AdamW8bit is the default for 8GB and up; it quantizes optimizer state to 8-bit and works well. Adafactor saves even more memory because it does not store full second-moment state, so it is the better choice for 6GB cards and for Flux training. Try AdamW8bit first and switch to Adafactor only if you still run out of memory.

Why cache latents and text encoder outputs?

Caching latents pre-encodes your images to VAE latents once, so the VAE does not occupy VRAM during training and epochs run faster. Caching text encoder outputs frees the text encoder from memory too. The tradeoff is that you cannot train the text encoder in that run, which is fine for most character and concept LoRAs that train the U-Net only.

What resolution should I train at on low VRAM?

Memory scales with pixel count, so resolution is a powerful lever. On 8GB, 768 is a good balance for SDXL. On 6GB, drop to 512. Use a bucket resolution cap so a few unusually wide or tall images do not spike past your limit. Lowering resolution is the first thing to try when you hit out-of-memory.
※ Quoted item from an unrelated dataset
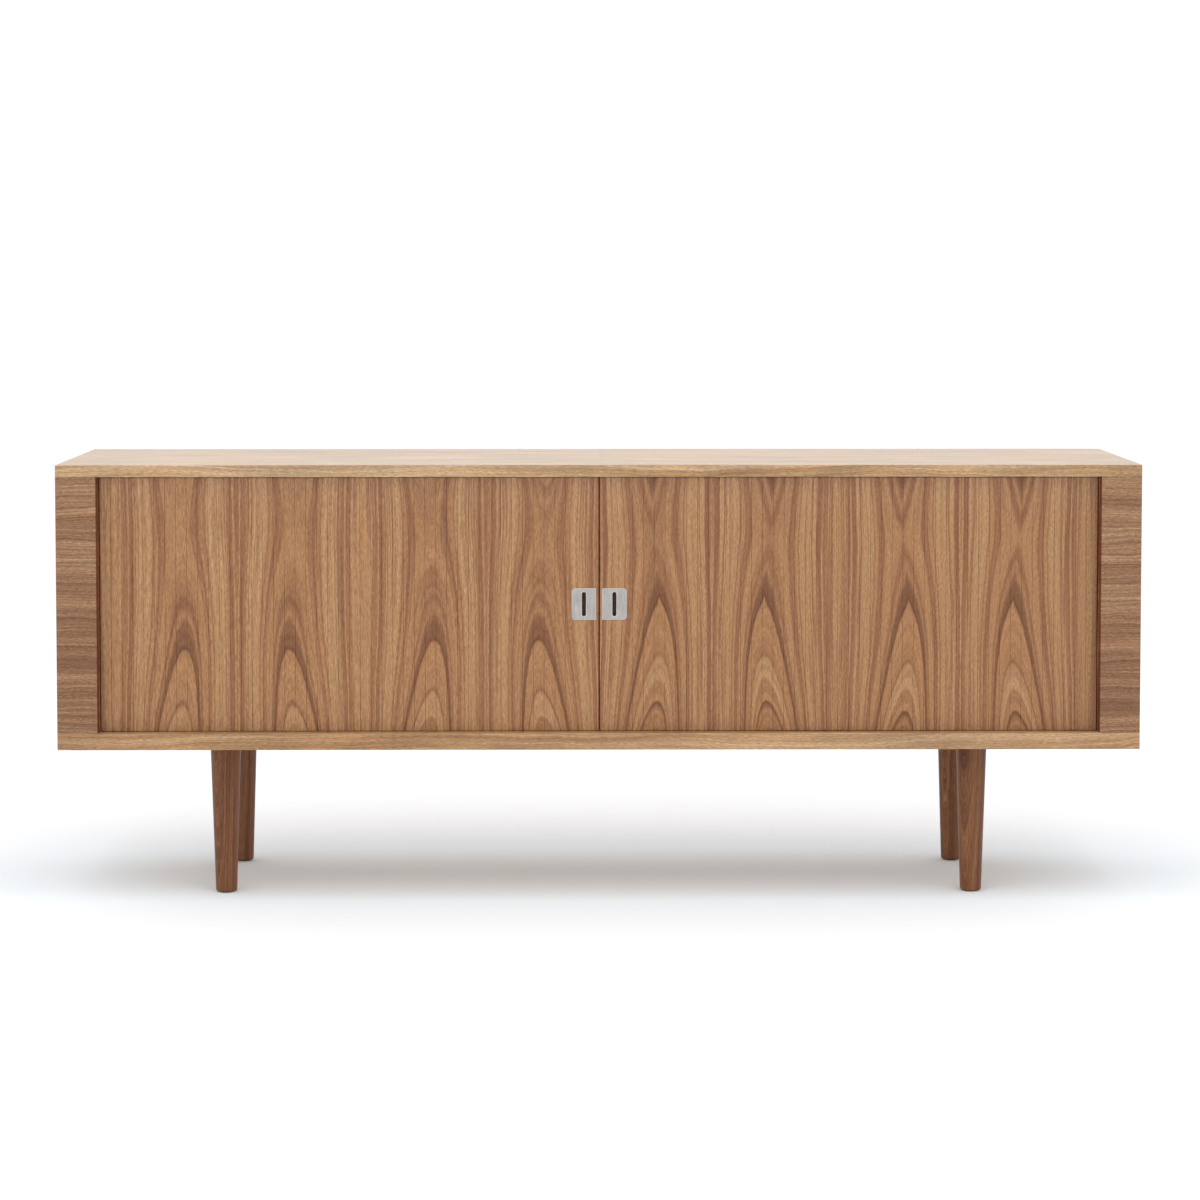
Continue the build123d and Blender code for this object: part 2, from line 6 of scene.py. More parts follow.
import bmesh
import bpy
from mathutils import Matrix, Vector


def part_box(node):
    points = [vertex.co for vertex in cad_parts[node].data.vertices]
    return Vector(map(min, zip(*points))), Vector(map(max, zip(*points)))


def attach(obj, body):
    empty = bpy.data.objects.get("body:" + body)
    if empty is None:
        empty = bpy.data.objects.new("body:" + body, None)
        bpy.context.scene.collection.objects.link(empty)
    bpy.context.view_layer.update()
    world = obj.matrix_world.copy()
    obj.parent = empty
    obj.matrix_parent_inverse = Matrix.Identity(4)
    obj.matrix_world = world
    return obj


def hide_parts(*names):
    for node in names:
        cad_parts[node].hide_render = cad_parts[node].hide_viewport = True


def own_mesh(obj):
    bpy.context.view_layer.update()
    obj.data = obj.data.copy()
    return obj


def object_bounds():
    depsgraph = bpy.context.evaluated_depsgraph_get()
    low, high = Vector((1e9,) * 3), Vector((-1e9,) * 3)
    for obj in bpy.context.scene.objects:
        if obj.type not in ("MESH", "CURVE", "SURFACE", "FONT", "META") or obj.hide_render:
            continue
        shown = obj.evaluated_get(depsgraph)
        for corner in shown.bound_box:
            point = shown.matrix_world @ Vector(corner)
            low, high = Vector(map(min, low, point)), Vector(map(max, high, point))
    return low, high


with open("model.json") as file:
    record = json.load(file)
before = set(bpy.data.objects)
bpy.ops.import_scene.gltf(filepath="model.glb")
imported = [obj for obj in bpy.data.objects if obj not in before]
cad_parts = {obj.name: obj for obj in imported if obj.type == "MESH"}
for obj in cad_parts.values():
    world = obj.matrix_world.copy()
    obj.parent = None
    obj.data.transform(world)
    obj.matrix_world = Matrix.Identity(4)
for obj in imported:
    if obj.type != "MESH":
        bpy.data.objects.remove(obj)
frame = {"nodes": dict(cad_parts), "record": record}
cad_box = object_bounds()
nodes = frame["nodes"]
MM = 0.001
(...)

Can I train a Flux LoRA on low VRAM?

Flux is heavier than SDXL. The realistic floor is about 12GB using FluxGym’s low-VRAM path with Adafactor and aggressive memory flags. Below 12GB, Flux training is impractical and you should rent a cloud GPU instead. SDXL or Pony remain the better local choices for cards smaller than 12GB.

When should I rent a cloud GPU instead of training locally?
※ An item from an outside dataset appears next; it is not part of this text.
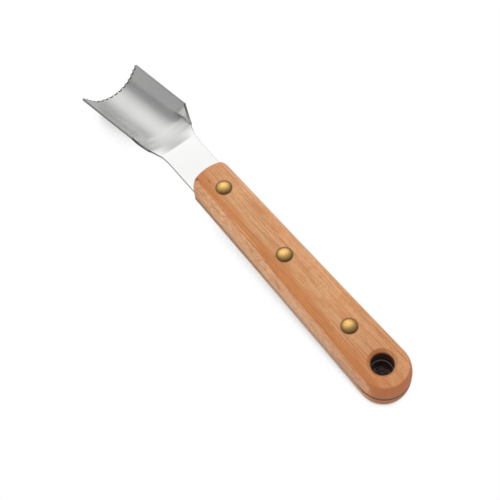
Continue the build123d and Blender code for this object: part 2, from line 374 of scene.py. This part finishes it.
# The handle's plan is shared by the scales and the tang
handle = {
    "front": -58.9,
    "butt": 80.5,
    "frontWidth": 21.2,
    "buttWidth": 24.6,
    "bowHeight": 3.0,
    "cornerRadius": 4.0,
    "thickness": 8.5,        # of one scale
    "stripHeight": 0.8,      # upright strip beside the tang
    "frontInset": 3.7,       # how far the side leans in by the outer face
    "buttInset": 1.5,
    "countersink": 1.8,
    "topSoftness": 0.7,      # softening of the outer edge
    "seamSoftness": 0.25,
    "holeSoftness": 0.35,
    "bowPoints": 18,         # of half the plan
    "cornerPoints": 20,
    "sidePoints": 44,
    "buttPoints": 48,
    "sideSpacing": 0.8,      # below 1, the side's points come closer together towards the butt
}


def between(start, end, share):
    # Value or point at a share of the way from start to end
    return start + (end - start) * share


def handlePlan():
    # Points of the plan in order round it, with outward normals: bow arc, corner arc, straight side and round
    # butt for the far half, then the same mirrored. Each arc is centre + radius * (cos, sin) of evenly spaced angles.
    buttRadius = handle["buttWidth"] / 2
    buttCentre = handle["butt"] - buttRadius
    halfWidth = handle["frontWidth"] / 2
    length = buttCentre - handle["front"]
    lean = math.asin(buttRadius / math.hypot(length, halfWidth)) - math.atan(halfWidth / length)
    sideEnd = np.array([buttCentre - buttRadius * math.sin(lean), buttRadius * math.cos(lean)])
    sideStart = np.array([handle["front"] + handle["bowHeight"], halfWidth])
    along = (sideEnd - sideStart) / np.linalg.norm(sideEnd - sideStart)
    outward = np.array([-along[1], along[0]])
    bowRadius = (halfWidth**2 + handle["bowHeight"] ** 2) / (2 * handle["bowHeight"])
    bowCentre = np.array([handle["front"] + bowRadius, 0.0])
    # The corner's centre is one corner radius inside both the bow and the side
    offsetStart = sideStart - outward * handle["cornerRadius"] - bowCentre
    reach = bowRadius - handle["cornerRadius"]
    middle = offsetStart @ along
    step = -middle - math.sqrt(middle**2 - offsetStart @ offsetStart + reach**2)
    cornerCentre = bowCentre + offsetStart + along * step
    bowEnd = math.atan2(*(cornerCentre - bowCentre)[::-1])
    sideAngle = math.atan2(outward[1], outward[0])

    def arc(centre, radius, start, end, count):
        angles = np.linspace(start, end, count)
        normals = np.stack([np.cos(angles), np.sin(angles)], axis=-1)
        return centre + radius * normals, normals

    bow, bowNormals = arc(bowCentre, bowRadius, math.pi, bowEnd, handle["bowPoints"])
    corner, cornerNormals = arc(cornerCentre, handle["cornerRadius"], bowEnd, sideAngle, handle["cornerPoints"])
    butt, buttNormals = arc(np.array([buttCentre, 0.0]), buttRadius, sideAngle, 0.0, handle["buttPoints"])
    shares = np.linspace(0, 1, handle["sidePoints"] + 2)[1:-1, None] ** handle["sideSpacing"]
    side = between(corner[-1], butt[0], shares)
    sideNormals = np.repeat(outward[None, :], len(side), axis=0)
    half = np.concatenate([bow, corner[1:], side, butt])
    halfNormals = np.concatenate([bowNormals, cornerNormals[1:], sideNormals, buttNormals])
    onButt = np.arange(len(half)) >= len(half) - len(butt)
    mirror = np.array([1.0, -1.0])
    plan = np.concatenate([half, half[-2:0:-1] * mirror])
    normals = np.concatenate([halfNormals, halfNormals[-2:0:-1] * mirror])
    return plan, normals, np.concatenate([onButt, onButt[-2:0:-1]]), buttCentre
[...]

Rent when your card is too small for your target model, when you want Flux but have under 12GB, or when local runs are simply too slow to iterate. An RTX 4090 or A40 pod on RunPod or Vast.ai trains a LoRA in under an hour for a small hourly fee, and renting raw compute means no platform content filter touches your NSFW dataset.
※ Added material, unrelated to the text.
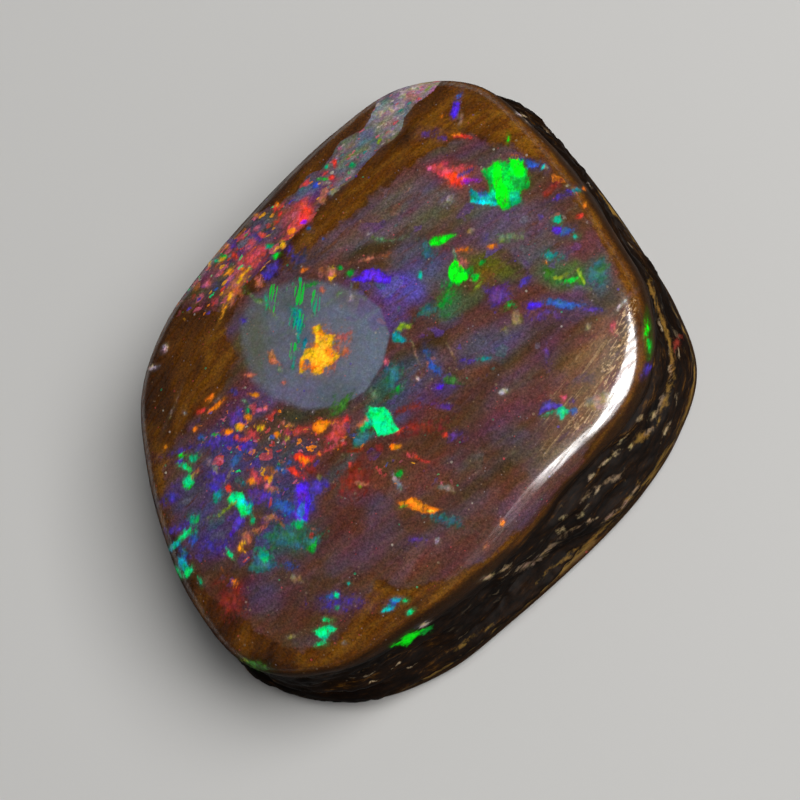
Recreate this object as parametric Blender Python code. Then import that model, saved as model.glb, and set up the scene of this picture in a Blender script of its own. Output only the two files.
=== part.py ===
"""Boulder opal: one polished freeform cabochon, precious opal in its brown ironstone.

The stone lies on its sawn base. It has a gently domed polished face, a soft rounded
shoulder, and a natural side wall that spreads towards the base in thin ironstone beds,
broken here and there by elongated pits. Its long axis runs along +Y.
"""
import math

import bmesh
import bpy
import numpy as np

MM = 0.001

# Outline: radii about the stone's axis, one every 15 degrees, counted from +X towards +Y.
# The rim is where the polished shoulder ends, the base line is where the wall ends.
RIM_RADII = (
    4.22, 4.50, 4.54, 4.47, 4.64, 4.99, 5.46, 5.37, 4.84, 4.48, 4.37, 4.50,
    4.84, 5.13, 5.22, 5.43, 5.79, 6.06, 5.57, 4.71, 4.18, 3.80, 3.64, 3.81,
)
BASE_RADII = (
    4.68, 4.94, 4.79, 4.69, 4.85, 5.26, 5.81, 5.64, 5.07, 4.70, 4.58, 4.72,
    5.05, 5.33, 5.42, 5.63, 5.99, 6.26, 5.90, 5.27, 4.63, 4.31, 4.26, 4.41,
)

# The polished face is a shallow bowl turned over, longer than it is wide
CROWN_HEIGHT = 3.30
DOME_RISE = 0.50
DOME_HALF_WIDTH = 3.60
DOME_HALF_LENGTH = 5.00
DOME_TURN = math.radians(-24)   # direction of its short axis
DOME_SQUARE = 0.25              # share of the fall that comes late, near the shoulder

# The shoulder and the wall
WALL_TOP = 2.22
WALL_FOOT = 0.17
SHOULDER_RUN = 0.62
SHOULDER_START = math.radians(13)
SHOULDER_END = math.radians(84)

# Beds down the wall: height of each line, and how far it stands out of the plain wall
BEDS = (
    (2.12, 0.00), (1.98, -0.01), (1.85, -0.05), (1.70, 0.02), (1.54, 0.04),
    (1.40, -0.06), (1.24, -0.03), (1.08, 0.04), (0.93, -0.08), (0.79, -0.09),
    (0.65, 0.05), (0.51, 0.07), (0.37, -0.03), (0.25, -0.01),
)
BED_WAVE = 0.11                 # how far the beds rise and sink round the stone
BED_STRENGTH = 0.75             # how strong the beds are on the whole
BED_CHANGE = ((1, 0.30, 1.9), (2, 0.30, 2.4), (5, 0.28, 3.7), (9, 0.22, 1.3), (14, 0.16, 2.9))
LUMPS = ((4, 0.05, 0.6), (7, 0.045, 2.3), (11, 0.035, 4.4), (17, 0.022, 1.2))
LUMP_LEAN = 2.2                 # how fast the lumps slide round with height
EDGE_RADIUS = 0.17
EDGE_STEPS = 3

# Pits worn out along the beds: turn (degrees), height, half length, half height, depth
PITS = (
    (-76, 1.22, 0.60, 0.26, 0.13), (-59, 1.66, 0.42, 0.22, 0.09), (-49, 0.98, 0.70, 0.24, 0.15),
    (-34, 1.42, 0.55, 0.27, 0.14), (-22, 0.95, 0.60, 0.25, 0.12), (-10, 1.62, 0.50, 0.24, 0.11),
    (5, 1.12, 0.80, 0.30, 0.17), (23, 1.60, 0.55, 0.24, 0.12), (39, 1.00, 0.66, 0.26, 0.13),
    (57, 1.48, 0.55, 0.26, 0.13), (75, 1.05, 0.80, 0.30, 0.17), (97, 1.55, 0.55, 0.26, 0.12),
    (119, 1.02, 0.62, 0.28, 0.15), (141, 1.45, 0.80, 0.32, 0.18), (163, 1.02, 0.55, 0.26, 0.13),
    (184, 1.58, 0.62, 0.26, 0.13), (206, 1.10, 0.85, 0.32, 0.18), (231, 1.50, 0.58, 0.26, 0.12),
    (250, 1.00, 0.66, 0.27, 0.15), (268, 1.46, 0.50, 0.26, 0.12),
)
PIT_SLOPE = 1.3                 # above 1 the pits are soft bowls, below it they are steep

# Mesh
SEGMENTS = 132
FACE_RINGS = 10
SHOULDER_STEPS = 5
EDGE_ANGLE = math.radians(40)

# Finish
STONE_COLOUR = (0.200, 0.115, 0.085, 1.0)
STONE_ROUGHNESS = 0.28


def closed_curve(radii, turns):
    """Radius at each turn, on a smooth closed curve through evenly spaced radii."""
    count = len(radii)
    place = np.mod(turns, 2 * math.pi) / (2 * math.pi) * count
    index = np.floor(place).astype(int)
    t = place - index
    points = np.array(radii)
    before, here, after, later = (points[(index + step) % count] for step in (-1, 0, 1, 2))
    return 0.5 * (
        2 * here
        + (after - before) * t
        + (2 * before - 5 * here + 4 * after - later) * t ** 2
        + (3 * here - before - 3 * after + later) * t ** 3
    )


def dome_height(turns, radius):
    """Height of the polished face at each turn and distance from the stone's axis."""
    wide = radius * np.cos(turns - DOME_TURN) / DOME_HALF_WIDTH
    long = radius * np.sin(turns - DOME_TURN) / DOME_HALF_LENGTH
    reach = wide ** 2 + long ** 2
    return CROWN_HEIGHT - DOME_RISE * ((1 - DOME_SQUARE) * reach + DOME_SQUARE * reach ** 2)


def face_edge(turns):
    """Distance from the axis at which the face turns into the shoulder."""
    return closed_curve(RIM_RADII, turns) - SHOULDER_RUN * (1 - math.sin(SHOULDER_START))


def face_ring(turns, share):
    """One ring of the polished face: share runs from 0 at the middle to 1 at the shoulder."""
    radius = share * face_edge(turns)
    return radius, dome_height(turns, radius)


def shoulder_ring(turns, lean):
    """One ring of the rounded shoulder: lean is its angle down from level."""
    drop = dome_height(turns, face_edge(turns)) - WALL_TOP
    radius = closed_curve(RIM_RADII, turns) - SHOULDER_RUN * (1 - math.sin(lean))
    return radius, WALL_TOP + drop * math.cos(lean) / math.cos(SHOULDER_START)


def waves(turns, parts, slide):
    """A sum of sine waves round the stone: each has a count, an amount and a start."""
    return sum(amount * np.sin(count * turns + start + slide) for count, amount, start in parts)


def pit_depth(turns, radius, height):
    """How deep the pits cut into the wall at one height."""
    depth = np.zeros_like(turns)
    for turn, pit_height, half_length, half_height, pit in PITS:
        away = np.mod(turns - math.radians(turn) + math.pi, 2 * math.pi) - math.pi
        reach = (away * radius / half_length) ** 2 + ((height - pit_height) / half_height) ** 2
        depth = np.maximum(depth, pit * np.clip(1 - reach, 0, 1) ** PIT_SLOPE)
    return depth


def wall_ring(turns, height, stand):
    """One ring of the wall, along a bed at this height that stands out by this much."""
    down = (WALL_TOP - height) / (WALL_TOP - WALL_FOOT)
    belly = math.sin(math.pi * down)
    spread = 0.5 * down + 0.5 * down ** 2 * (3 - 2 * down)
    rim = closed_curve(RIM_RADII, turns)
    plain = rim + (closed_curve(BASE_RADII, turns) - rim) * spread
    strength = np.clip(BED_STRENGTH + waves(turns, BED_CHANGE, 3 * height), 0, None)
    lumps = belly * waves(turns, LUMPS, LUMP_LEAN * height)
    lift = BED_WAVE * belly * (np.sin(2 * turns + 0.8) + 0.5 * np.sin(5 * turns + 2.5))
    radius = plain + stand * strength + lumps - pit_depth(turns, plain, height)
    return radius, height + lift


def foot_ring(turns, lean):
    """One ring of the rounded edge of the base."""
    radius = closed_curve(BASE_RADII, turns) - EDGE_RADIUS * (1 - math.cos(lean))
    return radius, np.full_like(turns, WALL_FOOT - EDGE_RADIUS * math.sin(lean))


def stone_rings(turns):
    """Every ring of the stone from the middle of the face down to its base."""
    rings = [face_ring(turns, step / FACE_RINGS) for step in range(1, FACE_RINGS + 1)]
    for step in range(1, SHOULDER_STEPS + 1):
        lean = SHOULDER_START + (SHOULDER_END - SHOULDER_START) * step / SHOULDER_STEPS
        rings.append(shoulder_ring(turns, lean))
    rings += [wall_ring(turns, height, stand) for height, stand in BEDS]
    rings += [foot_ring(turns, math.pi / 2 * step / EDGE_STEPS) for step in range(EDGE_STEPS + 1)]
    return rings


def outline_middle():
    """Middle of the box around the base line, which becomes the stone's origin."""
    turns = np.linspace(0, 2 * math.pi, 720, endpoint=False)
    radius = closed_curve(BASE_RADII, turns)
    across = radius * np.cos(turns)
    along = radius * np.sin(turns)
    return (across.max() + across.min()) / 2, (along.max() + along.min()) / 2


def build_stone():
    """The stone as one closed mesh, resting on z = 0."""
    turns = np.arange(SEGMENTS) * 2 * math.pi / SEGMENTS
    middle_x, middle_y = outline_middle()
    mesh = bmesh.new()
    rings = []
    for radius, height in stone_rings(turns):
        across = (radius * np.cos(turns) - middle_x) * MM
        along = (radius * np.sin(turns) - middle_y) * MM
        up = np.maximum(height, 0.0) * MM
        rings.append([mesh.verts.new(point) for point in zip(across, along, up)])
    top = mesh.verts.new((-middle_x * MM, -middle_y * MM, CROWN_HEIGHT * MM))
    bottom = mesh.verts.new((-middle_x * MM, -middle_y * MM, 0.0))
    for step in range(SEGMENTS):
        after = (step + 1) % SEGMENTS
        mesh.faces.new((top, rings[0][step], rings[0][after]))
        for upper, lower in zip(rings, rings[1:]):
            mesh.faces.new((upper[step], lower[step], lower[after], upper[after]))
        mesh.faces.new((bottom, rings[-1][after], rings[-1][step]))
    bmesh.ops.recalc_face_normals(mesh, faces=mesh.faces)
    data = bpy.data.meshes.new("opal_stone")
    mesh.to_mesh(data)
    mesh.free()
    data.shade_smooth()
    data.set_sharp_from_angle(angle=EDGE_ANGLE)
    return data


def stone_finish():
    """Dark brown ironstone with a polished shine."""
    finish = bpy.data.materials.new("boulder_opal")
    finish.use_nodes = True
    shader = finish.node_tree.nodes["Principled BSDF"]
    shader.inputs["Base Color"].default_value = STONE_COLOUR
    shader.inputs["Roughness"].default_value = STONE_ROUGHNESS
    shader.inputs["Metallic"].default_value = 0.0
    return finish


def main():
    for thing in list(bpy.data.objects):
        bpy.data.objects.remove(thing)
    stone = bpy.data.objects.new("opal_stone", build_stone())
    stone.data.materials.append(stone_finish())
    bpy.context.scene.collection.objects.link(stone)


main()
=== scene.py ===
"""Boulder opal: the polished stone with its flashes, its veins and its ironstone wall.

Lengths of the stone are in millimetres until its points are written into the mesh. Places
of the marks are in pixels of the 800 by 800 picture, and are carried onto the surface along
the line of sight of the camera below.
"""

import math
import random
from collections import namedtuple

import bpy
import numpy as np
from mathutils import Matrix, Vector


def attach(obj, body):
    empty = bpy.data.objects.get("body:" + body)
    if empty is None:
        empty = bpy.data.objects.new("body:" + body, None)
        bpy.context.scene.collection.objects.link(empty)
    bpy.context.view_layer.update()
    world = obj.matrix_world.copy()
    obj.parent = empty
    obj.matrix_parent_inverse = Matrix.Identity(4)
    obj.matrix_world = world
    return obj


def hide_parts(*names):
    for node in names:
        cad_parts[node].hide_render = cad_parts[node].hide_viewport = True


bl_info = {
    "name": "Boulder opal",
    "version": (1, 0, 0),
    "blender": (4, 5, 0),
    "location": "3D View > Sidebar > Opal",
    "description": "Builds a polished boulder opal and the plain stage that it lies on",
    "category": "Object",
}

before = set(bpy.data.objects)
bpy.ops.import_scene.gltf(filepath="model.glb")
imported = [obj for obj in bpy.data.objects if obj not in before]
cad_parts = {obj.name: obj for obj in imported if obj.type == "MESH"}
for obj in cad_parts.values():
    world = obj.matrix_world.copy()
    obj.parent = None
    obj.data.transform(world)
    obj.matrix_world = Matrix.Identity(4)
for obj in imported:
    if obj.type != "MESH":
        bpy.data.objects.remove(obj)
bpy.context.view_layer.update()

MM = 0.001
STONE_NODE = "opal_stone"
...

Does low-VRAM training hurt the quality of the LoRA?

Not meaningfully if you do it right. Gradient checkpointing, 8-bit optimizers, and cached latents do not degrade the final weights; they only trade speed for memory. The real quality factors are still dataset, captions, and learning rate. The only genuine compromise on tiny cards is lower training resolution, which can soften fine detail, so cap resolution as high as your VRAM allows.